Student Sense Making
- Use discussion frames.
- Support all students with follow up questions.
- Include everyone by making eye contact and inviting students into the conversation.
- Summary Tables provide structure and a talk routine that ensures all students participate and know how to join in whole-class discussions.
- Be proactive and encourage widespread participation.
- Point out talk norms.
- Stop signaling for “correctness”.
- Prime groups of students to participate.
- Use “turn and talk” judiciously.
“Lots of responses by students can give the mistaken impression that they’ve made sense of ideas, representations, or explanations; such false indicators can include using technical vocabulary, completing procedural labs, and using formulas in prescribed ways to come up with answers.” –Ambitious Science Teaching
Introducing New Science Ideas
Many powerful science ideas are abstractions that cannot be “discovered” by students; they have to be presented by teachers as tools to reason with.
- Decide what science idea(s) kids need in order to move their thinking forward.
- Relate the science understanding to the phenomena under study.
- After students have been investigating phenomena through a number and variety of inquiry based strategies.
- Continually provide input to students for the purpose of refining their evidence-based explanations.
- Readings, diagrams, drawings, graphs, computer simulations, flow charts, maps, physical models, or mathematical formulas.
- Provide multiple examples of the idea in different contexts, including mini lectures, videos, guest speakers, or skype with a scientist.
“There are some types of activity, scaffolded or not, that we should steer clear of.

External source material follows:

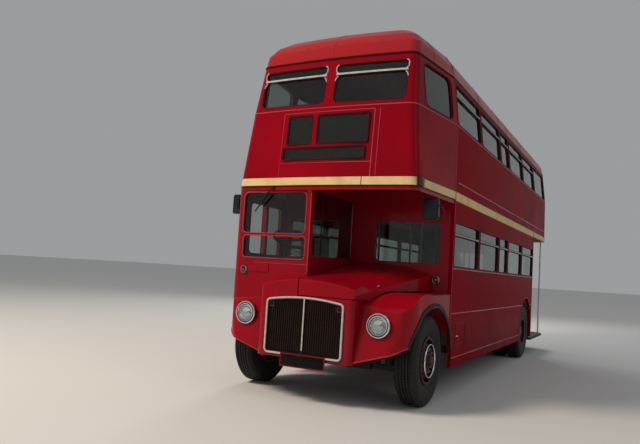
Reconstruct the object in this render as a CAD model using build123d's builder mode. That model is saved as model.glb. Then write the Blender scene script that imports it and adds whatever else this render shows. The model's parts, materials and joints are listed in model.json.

Common “cookbook” investigations, for example, are unhelpful for learning. ” –Ambitious Science Teaching
Student Sense Making
Through scaffolded talk, students learn how to participate in and construct knowledge through different scientific practices.
Frame the Activity
- Describe how the activity will help students advance their thinking about the phenomenon.
Move Among the Tables to Support Insights or Breakthroughs
- Listen first, press and point, follow up, include everyone, prepare for later share-out (priming), pose the leaving question
Back-Pocket Questions (BPQs)
- Help students get started
- What do we think was going on when …? Why?
- Press further
- What will your investigation tell us about ______?
- When you say _______, what do you mean?
- Follow up
- Can you say more?
- Do you all agree? Why?
- What makes you think that?
“Presenting ideas to students is part of good teaching; you just have to decide what ideas, when, and how.” –Ambitious Science Teaching
Students gain access to reasoning with peers . They apply knowledge to complex situations and understand that one’s explanations are supposed to change over time in response to new evidence and information.
Structuring Whole-Class Conversations
Segment the discussion into three mini-conversations.
- Determine patterns/trends- what happened in the activity?
- What do we think caused these patterns or observations?
- How does this help us think about our essential question or puzzling phenomenon?
Using Summary Tables/Charts
Record student language during each mini-conversation.